If she was a bit on the chubby side I would understand, at least, where that came from and we would be able to talk about healthy weight for a growing child and look at our family habits to make sure a problem wasn’t going to develop in the future.  But when you hear it from someone whose ribs you can more or less count it is very very scary.

I will admit that as a baby she looked like a giant marshmallow.

I will admit that as a baby she looked like a giant marshmallow.

I had thought we were doing okay with bringing our kids up to know that gender doesn’t matter when it comes to doing whatever you want.  We encourage them all to climb trees, play in mud, bake, help with younger siblings and do well in all school subjects regardless.  Josh discusses science and astronomy and programming and all his favourite things with Amy exactly as he does with Daniel.  We have the whole range of toys and books here and they all play with and read whatever they like.  But gender conditioning is so insidious that it’s crept into my girls’ heads anyway and my ten-year-old thought that being skinny was more important than being warm and my two-year-old thought that she couldn’t possibly be pretty if she wasn’t wearing a dress.

Wouldn't you think that would be enough mud to do the trick?

Wouldn’t you think that would be enough mud to do the trick?

Now I have a degree in child psychology, for all the good it does me in my daily life.  I knew long before I had kids that people praise little boys for being strong and brave and smart and assertive and little girls for being quiet and gentle and pretty and compliant.  I knew that’s why men end up as CEOs and women end up doing the dishes.  I knew that’s why girls get bulimia and teenage pregnancy and boys think that unconsciousness counts as consent.  But I did it anyway, even when I thought I wasn’t, and so did everybody else.

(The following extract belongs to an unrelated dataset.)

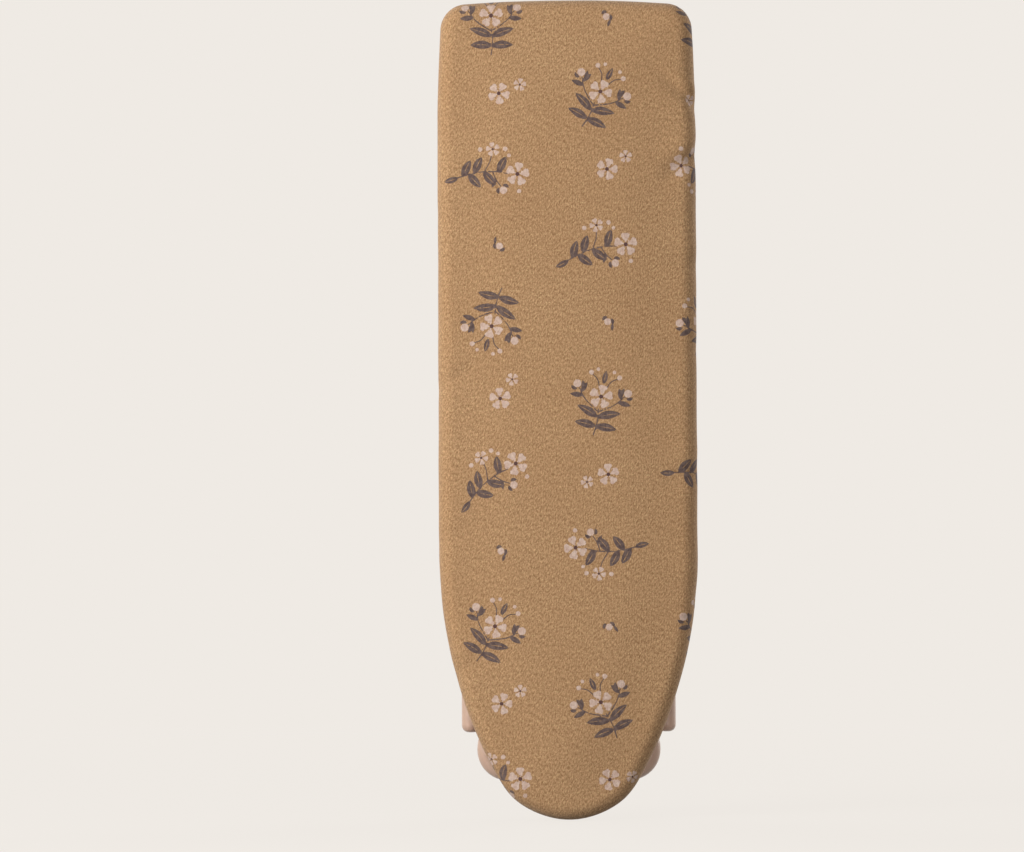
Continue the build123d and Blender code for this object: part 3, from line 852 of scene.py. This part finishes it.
def casing_material():
    """The same ochre cotton, unprinted, cut on the bias."""
    shader = Shader("ochre_bias_tape", Roughness=0.86, Sheen_Weight=0.18, Sheen_Roughness=0.5,
                    Specular_IOR_Level=0.22)
    bias = shader.mapped(shader.attribute("flat"), "Rotation", (0, 0, math.radians(45)))
    height, tone, thread = weave(shader, bias)
    colour = shader.mix(shader.span(tone, 0.36, 0.64), rgb(138, 101, 66), rgb(186, 148, 108))
    colour = shader.mix(shader.span(thread, 0.0, 0.9, 0.0, 0.3), colour, rgb(200, 160, 118))
    normal = shader.bump(height, 0.08 * MM, 0.7)
    return shader.finish(Base_Color=colour, Normal=normal)


def thread_material():
    """Twisted sewing thread."""
    shader = Shader("sewing_thread", Roughness=0.6, Sheen_Weight=0.3)
    place = shader.object_place()
    split = shader.node("SeparateXYZ", {0: place})
    upward = shader.math("ADD", split.outputs[1], split.outputs[2])
    diagonal = shader.math("ADD", split.outputs[0], upward)
    twist = shader.math("SINE", shader.math("MULTIPLY", diagonal, 2 * math.pi / (0.22 * MM)))
    shade = shader.noise(place, 700, 2.0)
    colour = shader.mix(shader.span(twist, -1, 1, 0.0, 0.5), rgb(198, 160, 112), rgb(160, 120, 78))
    colour = shader.mix(shader.span(shade, 0.4, 0.7, 0.0, 0.4), colour, rgb(214, 180, 136))
    return shader.finish(Base_Color=colour, Normal=shader.bump(twist, 0.03 * MM, 0.6))


def elastic_material():
    """Off-white woven elastic with fine lengthwise ribs."""
    shader = Shader("woven_elastic", Roughness=0.7, Sheen_Weight=0.2)
    place = shader.attribute("flat")
    split = shader.node("SeparateXYZ", {0: place})
    ribs = shader.math("SINE", shader.math("MULTIPLY", split.outputs[1], 2 * math.pi / (0.3 * MM)))
    picks = shader.math("SINE", shader.math("MULTIPLY", split.outputs[0], 2 * math.pi / (0.35 * MM)))
    height = shader.math("MULTIPLY_ADD", shader.math("MULTIPLY", ribs, picks), 0.4, ribs)
    grime = shader.noise(place, 300, 3.0)
    colour = shader.mix(shader.span(ribs, -1, 1, 0.0, 0.35), rgb(228, 223, 212), rgb(196, 190, 178))
    colour = shader.mix(shader.span(grime, 0.4, 0.8, 0.0, 0.3), colour, rgb(206, 196, 178))
    return shader.finish(Base_Color=colour, Normal=shader.bump(height, 0.05 * MM, 0.5))


def foam_material():
    """Needled polyester wadding."""
    shader = Shader("polyester_pad", Roughness=0.95, Sheen_Weight=0.3)
    place = shader.object_place()
    fibres = shader.noise(place, (1500, 400, 1200), 5.0, 0.7, 0.6)
    clumps = shader.noise(place, 180, 3.0)
    colour = shader.mix(shader.span(clumps, 0.3, 0.7), rgb(234, 229, 218), rgb(214, 206, 190))
    colour = shader.mix(shader.span(fibres, 0.45, 0.75, 0.0, 0.4), colour, rgb(248, 245, 238))
    return shader.finish(Base_Color=colour, Normal=shader.bump(fibres, 0.12 * MM, 0.6))


def panel_material():
    """Brown hardboard: pressed wood fibres."""
    shader = Shader("pressed_hardboard", Roughness=0.62, Specular_IOR_Level=0.35)
    place = shader.object_place()
    fibres = shader.noise(place, (420, 900, 900), 6.0, 0.7, 1.2)
    strands = shader.noise(place, (2200, 900, 500), 4.0, 0.65, 0.8)
    clumps = shader.noise(place, 120, 3.0)
    colour = shader.mix(shader.span(fibres, 0.35, 0.66), rgb(122, 84, 54), rgb(172, 128, 86))
    colour = shader.mix(shader.span(strands, 0.6, 0.75, 0.0, 0.55), colour, rgb(204, 166, 120))
    colour = shader.mix(shader.span(strands, 0.36, 0.28, 0.0, 0.6), colour, rgb(78, 52, 36))
    colour = shader.mix(shader.span(clumps, 0.3, 0.75, 0.0, 0.25), colour, rgb(132, 94, 62))
    rough = shader.span(fibres, 0.3, 0.7, 0.5, 0.74)
    return shader.finish(Base_Color=colour, Roughness=rough,
                         Normal=shader.bump(strands, 0.05 * MM, 0.45))


def paint_material(name, base, shade, rough, wear_scale):
    """Satin paint on steel: slight orange peel, soft mottling, and rubbed specks."""
    shader = Shader(name, Coat_Weight=0.4, Coat_Roughness=0.24, Specular_IOR_Level=0.5)
    place = shader.object_place()
    peel = shader.noise(place, 500, 1.0, 0.5)
    mottle = shader.noise(place, 90, 4.0, 0.6)
    dust = shader.noise(place, wear_scale, 5.0, 0.65)
    colour = shader.mix(shader.span(mottle, 0.3, 0.7), base, shade)
    colour = shader.mix(shader.span(dust, 0.62, 0.8, 0.0, 0.3), colour, rgb(222, 200, 186))
    speck = shader.cells(place, 420)
    colour = shader.mix(shader.span(speck, 0.1, 0.04, 0.0, 0.25), colour, rgb(150, 116, 98))
    roughness = shader.span(dust, 0.3, 0.75, rough, rough + 0.16)
    return shader.finish(Base_Color=colour, Roughness=roughness,
                         Normal=shader.bump(peel, 0.02 * MM, 0.1))


def plastic_material():
    """Moulded plastic with a fine spark-eroded grain."""
    shader = Shader("moulded_plastic", Specular_IOR_Level=0.45)
    place = shader.object_place()
    grain = shader.noise(place, 3800, 2.0)
    flow = shader.noise(place, (150, 300, 90), 3.0, 0.6, 0.8)
    colour = shader.mix(shader.span(flow, 0.3, 0.7), rgb(196, 166, 148), rgb(182, 150, 131))
    roughness = shader.span(flow, 0.3, 0.7, 0.42, 0.55)
    return shader.finish(Base_Color=colour, Roughness=roughness,
                         Normal=shader.bump(grain, 0.02 * MM, 0.35))


def metal_material(name, bright, dull, rough):
    """Plated steel with fine turning lines and faint clouding."""
    shader = Shader(name, Metallic=1.0)
    place = shader.object_place()
    lines = shader.noise(place, (600, 5200, 5200), 3.0, 0.6)
    cloud = shader.noise(place, 700, 4.0, 0.6)
    colour = shader.mix(shader.span(cloud, 0.35, 0.7), bright, dull)
    roughness = shader.span(lines, 0.3, 0.7, rough, rough + 0.18)
    return shader.finish(Base_Color=colour, Roughness=roughness,
                         Normal=shader.bump(lines, 0.015 * MM, 0.3))


def nylon_material():
    """Natural nylon, slightly waxy."""
    shader = Shader("natural_nylon", Subsurface_Weight=0.08, Subsurface_Scale=0.5 * MM)
    place = shader.object_place()
    cloud = shader.noise(place, 900, 3.0)
    scratch = shader.noise(place, (5000, 900, 900), 2.0)
    colour = shader.mix(shader.span(cloud, 0.3, 0.7), rgb(236, 231, 218), rgb(219, 211, 193))
    return shader.finish(Base_Color=colour, Roughness=shader.span(scratch, 0.3, 0.7, 0.4, 0.56),
                         Normal=shader.bump(scratch, 0.01 * MM, 0.3))


def pair(name):
    """The left and the right node of that name."""
    return [name + "_left", name + "_right"]


def dress(names, material):
    """Gives a material to each CAD node or piece."""
    for name in names:
        piece = name if isinstance(name, bpy.types.Object) else bpy.data.objects[name]
        if not piece.material_slots:
            piece.data.materials.append(material)
        for slot in piece.material_slots:
            slot.material = material


# ---------------- stage, light and camera
PALE = rgb(239, 234, 228)
CAMERA_DISTANCE = 1.2
CAMERA_X = -11.2 * MM
CAMERA_Z = 79.0 * MM
CAMERA_ROLL = math.radians(0.27)
FRAME_WIDTH = 204.8 * MM
SENSOR = 36.0
FAR_CLIP = 50
FLOOR_HALF = 4.0
FLOOR_COLOUR = (0.88, 0.86, 0.83, 1)
# The floor takes a soft shadow near the object and fades into the backdrop: the share of matte
# surface close by, and the distances where it starts and stops fading
FLOOR_SHARE = 0.06
FADE_START = 0.03
FADE_END = 0.35
# Fill light from below and from above, with the heights of the blend between them
FILL = ((0.3, (0.12, 0.114, 0.108, 1)), (0.75, (0.32, 0.314, 0.308, 1)))
# Soft boxes: name, place, width, power and colour
LIGHTS = (
    ("key_light", (-0.42, -0.32, 0.20), 0.26, 2.5, (1.0, 0.985, 0.96)),
    ("front_light", (0.10, -0.85, 0.15), 0.5, 1.9, (1.0, 0.99, 0.975)),
    ("back_left_light", (-0.7, 0.75, 0.5), 0.6, 4.5, (1.0, 0.99, 0.97)),
    ("back_right_light", (0.8, 0.6, 0.4), 0.6, 5.6, (1.0, 0.99, 0.97)),
)


def make_camera():
    data = bpy.data.cameras.new("camera")
    data.sensor_width = SENSOR
    data.lens = SENSOR * CAMERA_DISTANCE / FRAME_WIDTH
    data.clip_end = FAR_CLIP
    camera = bpy.data.objects.new("camera", data)
    camera.location = (CAMERA_X, FRONT_Y - CAMERA_DISTANCE, CAMERA_Z)
    camera.rotation_euler = (math.pi / 2, CAMERA_ROLL, 0)
    bpy.context.scene.collection.objects.link(camera)
    bpy.context.scene.camera = camera


def empty_tree(owner):
    """The owner's node tree, cleared, with a function that adds a node to it."""
    owner.use_nodes = True
    tree = owner.node_tree
    tree.nodes.clear()

    def add(kind, values=None, **options):
        node = tree.nodes.new("ShaderNode" + kind)
        for key, value in options.items():
            setattr(node, key, value)
        for key, value in (values or {}).items():
            node.inputs[key].default_value = value
        return node

    return tree, add


def make_floor():
    """A wide pale floor that takes a soft shadow near the object and fades into the backdrop."""
    mesh = bpy.data.meshes.new("floor")
    corners = [(x * FLOOR_HALF, y * FLOOR_HALF, 0) for x, y in ((-1, -1), (1, -1), (1, 1), (-1, 1))]
    mesh.from_pydata(corners, [], [(0, 1, 2, 3)])
    floor = bpy.data.objects.new("floor", mesh)
    bpy.context.scene.collection.objects.link(floor)
    material = bpy.data.materials.new("pale_floor")
    tree, add = empty_tree(material)
    output = add("OutputMaterial")
    blend = add("MixShader")
    glow = add("Emission", {"Color": PALE})
    matte = add("BsdfDiffuse", {"Color": FLOOR_COLOUR})
    place = add("TexCoord")
    away = add("VectorMath", operation="LENGTH")
    fade = add("MapRange", {"From Min": FADE_START, "From Max": FADE_END, "To Min": FLOOR_SHARE,
                            "To Max": 0.0}, interpolation_type="SMOOTHSTEP")
    for start, end in (
        (place.outputs["Object"], away.inputs[0]),
        (away.outputs["Value"], fade.inputs["Value"]),
        (fade.outputs["Result"], blend.inputs[0]),
        (glow.outputs[0], blend.inputs[1]),
        (matte.outputs[0], blend.inputs[2]),
        (blend.outputs[0], output.inputs["Surface"]),
    ):
        tree.links.new(start, end)
    mesh.materials.append(material)
    floor.visible_diffuse = False
    floor.visible_glossy = False


def make_world():
    """Pale surroundings, seen as the backdrop and in reflections, and a softer fill light that is
    dimmer from below."""
    world = bpy.data.worlds.new("studio")
    bpy.context.scene.world = world
    tree, add = empty_tree(world)
    output = add("OutputWorld")
    seen = add("Background", {"Color": PALE})
    fill = add("Background", {"Strength": 1.0})
    place = add("TexCoord")
    split = add("SeparateXYZ")
    rise = add("Math", {1: 0.5, 2: 0.5}, operation="MULTIPLY_ADD")
    ramp = add("ValToRGB")
    for stop, (position, colour) in zip(ramp.color_ramp.elements, FILL):
        stop.position = position
        stop.color = colour
    ray = add("LightPath")
    seen_or_mirrored = add("Math", operation="MAXIMUM")
    blend = add("MixShader")
    for start, end in (
        (place.outputs["Generated"], split.inputs[0]),
        (split.outputs["Z"], rise.inputs[0]),
        (rise.outputs[0], ramp.inputs[0]),
        (ramp.outputs["Color"], fill.inputs["Color"]),
        (ray.outputs["Is Camera Ray"], seen_or_mirrored.inputs[0]),
        (ray.outputs["Is Glossy Ray"], seen_or_mirrored.inputs[1]),
        (seen_or_mirrored.outputs[0], blend.inputs[0]),
        (fill.outputs[0], blend.inputs[1]),
        (seen.outputs[0], blend.inputs[2]),
        (blend.outputs[0], output.inputs["Surface"]),
    ):
        tree.links.new(start, end)


def make_lights():
    aim = Vector((0, 0, TAIL_Z / 2))
    for name, place, width, power, colour in LIGHTS:
        data = bpy.data.lights.new(name, "AREA")
        data.size = width
        data.energy = power
        data.color = colour
        light = bpy.data.objects.new(name, data)
        light.location = place
        light.rotation_euler = (Vector(place) - aim).to_track_quat("Z", "Y").to_euler()
        light.visible_camera = False
        bpy.context.scene.collection.objects.link(light)


def main():
    bpy.context.scene.view_settings.view_transform = "Standard"
    make_camera()
    make_world()
    make_lights()
    make_floor()

    cover = make_cover()
    pad = make_pad()
    casing = make_casing()
    elastic = make_elastic()
    stitches = make_stitches()
    edge = ring(ROLL_RADIUS - SKIRT_LENGTH, 1 * MM)

    for names, material in (
        ([cover], cover_material()),
        ([pad], foam_material()),
        ([casing], casing_material()),
        ([elastic], elastic_material()),
        ([stitches], thread_material()),
        (["board_panel"], panel_material()),
        (["outer_leg_rod", "inner_leg_rod"],
         paint_material("pink_rod_paint", rgb(204, 172, 152), rgb(195, 161, 141), 0.36, 240)),
        (pair("catch_rack") + pair("tail_clip"),
         paint_material("pink_bracket_paint", rgb(212, 178, 158), rgb(200, 163, 143), 0.4, 520)),
        (pair("tail_block"), plastic_material()),
        (pair("pivot_rivet"),
         metal_material("rivet_steel", (0.62, 0.6, 0.57, 1), (0.5, 0.48, 0.45, 1), 0.28)),
        (pair("rivet_washer"),
         metal_material("washer_steel", (0.6, 0.59, 0.57, 1), (0.48, 0.47, 0.45, 1), 0.34)),
        (["tail_clip_screws", "rack_screws"],
         metal_material("zinc_plate", (0.66, 0.66, 0.64, 1), (0.52, 0.53, 0.54, 1), 0.26)),
        (pair("spacer_washer"), nylon_material()),
    ):
        dress(names, material)


main()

Boys and girls are not the same.  When Amy and Daniel were little they both spent hours playing with the Thomas the Tank Engine train set.  Amy would gather all the trains together and they would have discussions and relate.  Daniel would use one to derail all the others in the most destructive way possible.  The toy pushchair was another favourite: Amy would gently tuck the doll in and take it for a walk, and Daniel would use it as a sort of battering ram to bulldoze block towers and walls and Amy’s games.  At the beach one day I watched as they both spent ages gathering shells.  Amy made hers into the floor plan of a house and created furniture and people, while Daniel lined his up on a piece of driftwood, got the biggest stick he could find, and went along and gleefully smashed them all.  Not all boys would have done what Daniel did, and Daniel sometimes wouldn’t have either.  Not all girls would have behaved like Amy, and sometimes she would do something different too.  But there did seem to be some hard-wired differences from very early on.  Cassia has this obsession with pink but I don’t believe that’s hard-wired, I think that’s because in her short life she’s learned to equate pink with the things she’s supposed to want to be dressed in or to play with.  She knows that she’s a girl and to do a good job of that she needs to love pink.  Along the same lines – how to be a girl – a neighbour told me that her daughters had been instructed by the teacher to accept all requests to dance at the school ball because ‘Saying no might hurt the boy’s feelings and you can’t do that’, which goes a long way to explaining that particular school’s former (and current for all I know) nickname, Preggy High.

 

Equal opportunity messy play

Equal opportunity messy play

Perhaps I should have been more vigilant.  I’m complicit, in dressing my baby girls in girly clothes (although by no means always), in telling them they need to wear a pretty dress to a party, and in buying dolls houses and necklaces as presents (along with train sets and bikes).  I just didn’t realise how difficult it would be to convince them that what they look like isn’t important – or, at least, isn’t anybody else’s business to judge – and that quiet compliance in their dealings with boys (when they’re thirty and allowed to date) isn’t a virtue.  I thought letting them climb trees and get dirty would be enough but I’m pretty sure that helping them navigate safely through to their eventual positions as CEOs, and giving them the skills to ignore the judgements on their clothes/weight/parenting choices once they’re there,  is far more complicated than that.